For more information about this feature, click here.

Enhancement: Improved DNS Configuration Resilience¶

We have enhanced the handling of DNS configuration to provide better stability and resilience.

What Changed¶

Handling of rotate Flag in resolv.conf
When the rotate option is enabled in resolv.conf, DNS requests are round-robined across available servers, which can lead to intermittent discovery failures for Consul.
- We now warn users when the rotate flag is detected (via the conjurer binary).
- During day-2 operations, the system will automatically remove the rotate flag** to ensure consistent DNS resolution and avoid cluster issues.

These enhancements help avoid DNS-related instability and ensure reliable and consistent service discovery in upstream Kubernetes clusters, even in dynamic or custom network environments.

Note

This enhancement is applicable only for newly created upstream MKS clusters. Support for existing clusters will be included in the next release.

Backup & Restore¶

Agent update¶

This enhancement enables users to upgrade an existing Data Agent from version v1.9.3 to v1.15.1.
The upgrade can be performed using either the UI or RCTL.

As part of the upgrade to v1.15.1, users can optionally enable new capabilities introduced in this version, including:

Enable CSI: Enables support for volume snapshots using the Container Storage Interface (CSI).
SSE-C Encryption Key: Allows users to configure server-side encryption with customer-provided keys for enhanced data security.

These features are available only in version v1.15.1 and are not supported in earlier version.

For more information about this feature, click here.

Amazon EKS¶

Day 2 Tag Updates for Self-Managed Node Groups¶

Previously, updating tags on self-managed node groups during Day 2 operations was not supported.
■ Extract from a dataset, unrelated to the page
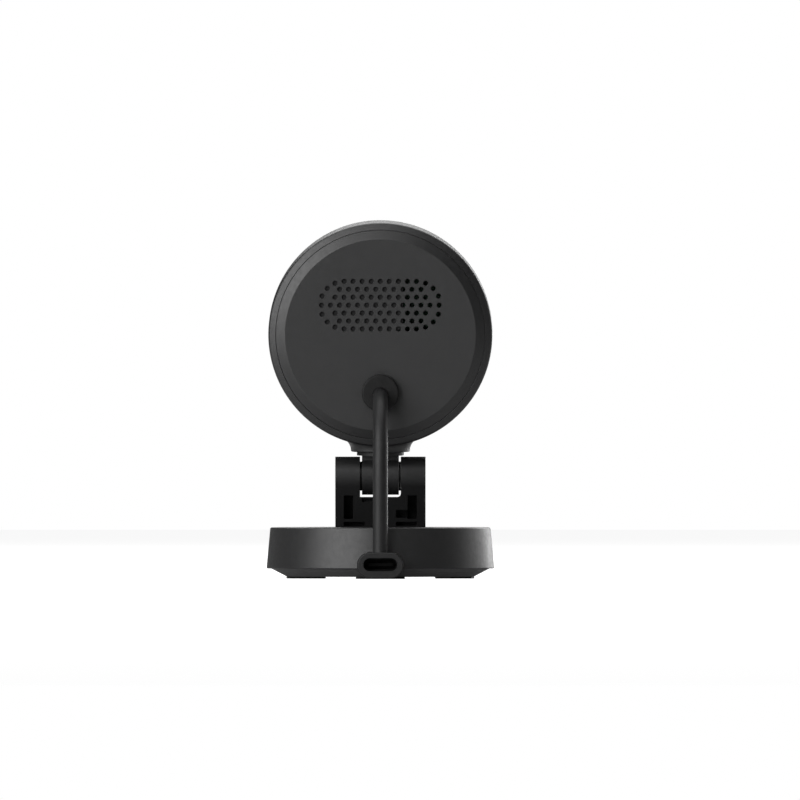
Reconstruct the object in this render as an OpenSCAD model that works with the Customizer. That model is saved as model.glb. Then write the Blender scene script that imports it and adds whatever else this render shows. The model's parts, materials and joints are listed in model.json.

Attempting to modify or add tags would result in a validation error, preventing the update from being applied.

With this release, users can now update tags on self-managed node groups as part of Day 2 operations, offering improved flexibility and lifecycle management for EKS clusters.

Note

As part of this Day 2 tag update, the nodes will be recycle as the new launch template with the updated tags will be created and applied internally to all resources, resulting in the replacement of existing nodes without requiring manual intervention.

Platform as a Service (PaaS)¶

Info

The PaaS feature is feature flagged. The enhancements described below are available to customer orgs only if the feature flag is enabled.

Partner-Level Dashboards¶

Partner-level dashboards that will offer insights into various usage metrics, with the ability to filter data by organization will be available. These dashboards can help answer questions such as:

How many SKUs or profiles have been created?
How many instances have been launched, by whom, and under which organizations?
Which profiles are most frequently used for instance creation?
Are there any instances currently in a failed or unhealthy state?
When were instances created, and how long have they been running?
What are the usage trends over time for instance creation?
Who are the most active users across organizations?
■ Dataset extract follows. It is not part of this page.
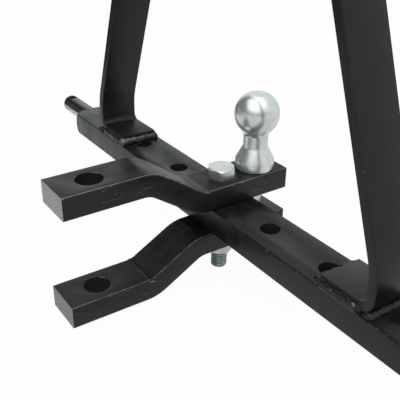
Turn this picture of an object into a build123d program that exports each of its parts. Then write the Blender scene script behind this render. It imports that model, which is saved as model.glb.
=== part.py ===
from build123d import *
from math import cos, radians, sin, sqrt, tan
import os

# Three point drawbar. Millimetres, +Z up, +Y to the tractor, -Y to the trailer. It is drawn
# about the clamp bolt's axis at the crossbar's top face, and at the end it moves forward
# so that the origin is on the axis of the drawbar pin at that level.

# Crossbar and its two turned link pins
bar_width = 57.0
bar_height = 29.0
bar_edge_radius = 1.0
shoulder_span = 666.0
shoulder_flat_radius = 14.0
shoulder_round = 18.5
link_pin_diameter = 25.4
link_pin_length = 76.0
link_pin_end_chamfer = 2.5
linch_hole_diameter = 11.0
linch_hole_from_end = 12.0

# Row of seven holes along the crossbar
hole_count = 7
hole_pitch = 88.0
bar_hole_diameter = 22.0

# Two flat arms joggled apart into a clevis behind the crossbar
arm_width = 50.0
arm_thickness = 25.0
arm_front_reach = 76.0
arm_rear_reach = 200.0
arm_inner_bend = 21.5
arm_edge_chamfer = 1.2
upper_joggle_rise = 40.0
upper_joggle_angle = 34.0
upper_joggle_centre = -72.0
lower_joggle_drop = 32.0
lower_joggle_angle = 29.0
lower_joggle_centre = -74.0
drawbar_hole_diameter = 28.5
drawbar_hole_setback = 160.0

# Clamp bolt and nuts
bolt_diameter = 19.0
bolt_end_chamfer = 1.6
bolt_head_height = 12.0
bolt_head_turn = 25.0
bolt_drop = 93.0
hex_across_flats = 28.6
hex_chamfer_rise = 1.5
nut_height = 16.3
nut_thread_clearance = 0.3
arm_hole_clearance = 0.6

# Tow ball
ball_diameter = 50.8
ball_rise = 64.5
ball_reach = 47.0
ball_flat_radius = 10.0
ball_neck_diameter = 28.2
ball_neck_upper_fillet = 8.0
ball_neck_lower_fillet = 4.0
ball_flange_diameter = 45.0
ball_flange_thickness = 10.5
ball_flare_height = 16.0
ball_flange_chamfer = 0.8
ball_shank_drop = 84.0

# Two bent strap stays
strap_width = 50.0
strap_thickness = 10.0
strap_edge_chamfer = 0.8
foot_end = 189.0
stay_outer_face = 252.0
foot_inner_bend = 8.0
stay_lean_start = 43.3
stay_lean_angle = 20.2
stay_lean_inner_bend = 75.0
ear_gap = 64.0
ear_bend = 32.0
ear_hole_rise = 27.0
ear_top_margin = 25.0
ear_corner_radius = 22.0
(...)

For more information about this feature, click here.

Metrics for VM instances¶

The platform currently provides utilization metrics for instances based on Kubernetes clusters. Similar metrics—such as GPU and memory utilization are being extended to support VM-based instances as well. Users can filter by time range and view historical metrics going back up to one week.

User Management¶

Authentication¶

Several enhancements are being implemented to strengthen authentication, including stricter policies that prevent local users from reusing previously used passwords.

Namespaces¶

Label Associations¶

A previous release introduced support for configuring namespace labels at the project level. Upcoming enhancements focus on performance optimization and improvements to the reconciliation loop for more efficient and reliable label management.

Environment Manager¶

Skip Resource Execution¶

This enhancement enables selective execution of specific resources during an environment deployment. It is particularly useful in cases where only certain resources such as DNS updates for failover require changes, allowing all other unchanged resources to be skipped from execution.

Note

This feature will initially be supported with non-UI interfaces. Support with UI interface will be added in a subsequent release.

For more information about this feature, click here.

Helm App Catalog¶

The Helm App Catalog has been updated to add support for the following repositories.

Category	Description
AI/ML	AMD GPU Operator

For more information about this feature, click here

Bug Fixes¶

Bug ID	Description
RC-41391	Fixed an issue where applying a blueprint update failed with a `CNI NotFound` error.
RC-41275	Resolved a failure in EKS cluster creation when using the `Ubuntu2204` AMI family.
RC-40459	Upstream Kubernetes: Fixed an issue where the node page navigation would hang and freeze.